Pan Y (woli zachować anonimowość) przeszedł z jednej lokalnej gazety pomorskiej do drugiej. Jego dotychczasowy redaktor naczelny uznał to za nielojalność i zdradę. W odwecie postanowił zadzwonić do konkurencyjnego tytułu ze skargę.
- Odsądził mnie od czci i wiary. Powiedział, że nie umiem pisać i że po każdym moim tekście są sprostowania – mówi Y. – A potem dodał, że jestem pijakiem i awanturnikiem.
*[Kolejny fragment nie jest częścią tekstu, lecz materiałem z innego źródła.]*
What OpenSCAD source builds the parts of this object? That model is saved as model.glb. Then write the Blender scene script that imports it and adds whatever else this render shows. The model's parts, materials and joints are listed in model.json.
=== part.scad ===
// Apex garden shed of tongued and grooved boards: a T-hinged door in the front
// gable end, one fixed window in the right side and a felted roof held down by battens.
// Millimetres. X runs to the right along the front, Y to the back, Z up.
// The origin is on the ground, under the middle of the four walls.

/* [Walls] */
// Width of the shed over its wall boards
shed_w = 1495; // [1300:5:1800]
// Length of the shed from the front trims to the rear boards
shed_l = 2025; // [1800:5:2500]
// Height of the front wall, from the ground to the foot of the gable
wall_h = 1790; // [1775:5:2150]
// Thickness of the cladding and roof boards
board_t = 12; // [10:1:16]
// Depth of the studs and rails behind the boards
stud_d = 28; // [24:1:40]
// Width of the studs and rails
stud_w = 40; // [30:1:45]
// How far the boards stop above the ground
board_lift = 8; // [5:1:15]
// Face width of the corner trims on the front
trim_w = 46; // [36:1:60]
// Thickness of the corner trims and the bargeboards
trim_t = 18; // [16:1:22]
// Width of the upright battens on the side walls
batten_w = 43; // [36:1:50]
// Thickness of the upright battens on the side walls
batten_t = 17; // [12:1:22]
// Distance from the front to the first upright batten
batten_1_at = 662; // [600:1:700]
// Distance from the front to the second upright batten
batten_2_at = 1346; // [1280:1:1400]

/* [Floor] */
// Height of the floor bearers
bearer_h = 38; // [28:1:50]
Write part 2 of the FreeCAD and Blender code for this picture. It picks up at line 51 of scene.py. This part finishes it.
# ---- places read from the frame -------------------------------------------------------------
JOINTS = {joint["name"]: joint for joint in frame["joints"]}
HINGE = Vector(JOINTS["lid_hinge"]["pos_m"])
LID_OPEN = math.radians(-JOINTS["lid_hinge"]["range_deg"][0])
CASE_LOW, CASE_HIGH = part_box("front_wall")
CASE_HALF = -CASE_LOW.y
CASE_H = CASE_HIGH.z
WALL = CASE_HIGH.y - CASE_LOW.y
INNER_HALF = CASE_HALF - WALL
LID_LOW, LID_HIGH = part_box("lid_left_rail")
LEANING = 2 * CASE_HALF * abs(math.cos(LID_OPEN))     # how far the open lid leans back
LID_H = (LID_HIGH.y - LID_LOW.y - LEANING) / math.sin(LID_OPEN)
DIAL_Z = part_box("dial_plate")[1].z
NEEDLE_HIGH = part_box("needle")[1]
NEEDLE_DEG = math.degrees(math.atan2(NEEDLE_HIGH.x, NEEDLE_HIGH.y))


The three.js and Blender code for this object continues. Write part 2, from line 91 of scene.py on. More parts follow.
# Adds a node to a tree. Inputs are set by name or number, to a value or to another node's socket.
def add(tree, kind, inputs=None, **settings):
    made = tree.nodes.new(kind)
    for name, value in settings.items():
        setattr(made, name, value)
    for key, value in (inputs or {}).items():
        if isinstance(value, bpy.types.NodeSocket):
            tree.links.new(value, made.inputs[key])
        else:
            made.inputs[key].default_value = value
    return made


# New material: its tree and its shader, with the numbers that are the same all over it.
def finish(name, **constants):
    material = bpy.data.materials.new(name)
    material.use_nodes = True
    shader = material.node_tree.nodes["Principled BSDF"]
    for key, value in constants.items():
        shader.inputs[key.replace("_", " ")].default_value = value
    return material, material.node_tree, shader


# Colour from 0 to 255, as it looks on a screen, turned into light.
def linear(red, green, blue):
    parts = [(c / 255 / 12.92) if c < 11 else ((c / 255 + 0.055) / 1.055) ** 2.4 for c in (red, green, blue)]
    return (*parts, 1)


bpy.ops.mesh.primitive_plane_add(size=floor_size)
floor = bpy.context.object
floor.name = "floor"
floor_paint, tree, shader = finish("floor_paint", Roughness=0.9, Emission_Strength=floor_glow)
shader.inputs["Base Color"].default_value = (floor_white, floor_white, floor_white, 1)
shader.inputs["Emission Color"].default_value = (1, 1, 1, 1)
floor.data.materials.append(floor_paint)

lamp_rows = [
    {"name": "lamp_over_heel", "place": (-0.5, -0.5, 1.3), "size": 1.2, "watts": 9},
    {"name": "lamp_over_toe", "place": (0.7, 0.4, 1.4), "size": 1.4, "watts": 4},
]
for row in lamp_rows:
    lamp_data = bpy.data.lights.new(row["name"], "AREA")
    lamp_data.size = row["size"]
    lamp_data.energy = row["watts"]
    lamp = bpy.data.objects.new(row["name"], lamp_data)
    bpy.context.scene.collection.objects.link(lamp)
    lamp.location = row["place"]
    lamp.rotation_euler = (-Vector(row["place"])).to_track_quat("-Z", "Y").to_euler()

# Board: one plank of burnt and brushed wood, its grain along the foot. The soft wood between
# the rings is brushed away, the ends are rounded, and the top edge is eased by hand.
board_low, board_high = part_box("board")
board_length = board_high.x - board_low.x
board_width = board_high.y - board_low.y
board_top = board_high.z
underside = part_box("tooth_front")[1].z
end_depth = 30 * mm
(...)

- Tymczasem Y cieszy się nieposzlakowaną opinią – chwali go nowy szef. - Ma na koncie kilka nagród dziennikarskich. Jest abstynentem i niesłychanie spokojnym, zrównoważonym, ciepłym facetem.
Jaki stąd wniosek?
Referencje to tylko pomoc przy podejmowaniu decyzji rekrutacyjnych. Jedna z wielu wskazówek. Głos byłego przełożonego warto brać pod uwagę, ale nie zawsze powinien on być rozstrzygający. Chyba że znamy tego szefa i jesteśmy przekonani o jego obiektywizmie.
A jeśli eks-pracodawca chowa jakąś zadawnioną urazę do kandydata i celowo obciąża dawnego podwładnego wyssanymi z palca zarzutami? Rozwiązanie tego problemu jest stosunkowo proste: weryfikację trzeba przeprowadzać razem z kilkoma osobami, a nie tylko z jednym, byłym zwierzchnikiem. Dopiero gdy ewentualne podejrzenia potwierdzają się w kilku niezależnych źródłach, konsultant powinien wziąć je pod uwagę.
- Owszem, bywa i tak, że ktoś, kierując się względami osobistymi, wystawi podwładnemu kłamliwą reklamówkę albo go zniszczy – przyznaje Przemysław Górecki. – Ale na ogół z paru odrębnych opinii wyłania się prawdziwy obraz kandydata.
Przytakuje mu Kamila Lewandowska, psycholog biznesu z Gdańska. Przez kilka lat pracowała w Austrii i w Niemczech. Tam wymiana opinii na temat pracowników jest normą. Rekrutacja opiera się w dużym stopniu na referencjach. Specjalistka nie widzi więc powodu, dla którego w Polsce miałoby być inaczej.
- Najlepsze i sprawdzone rozwiązania zachodnie warto przenosić na grunt polski – stwierdza Lewandowska.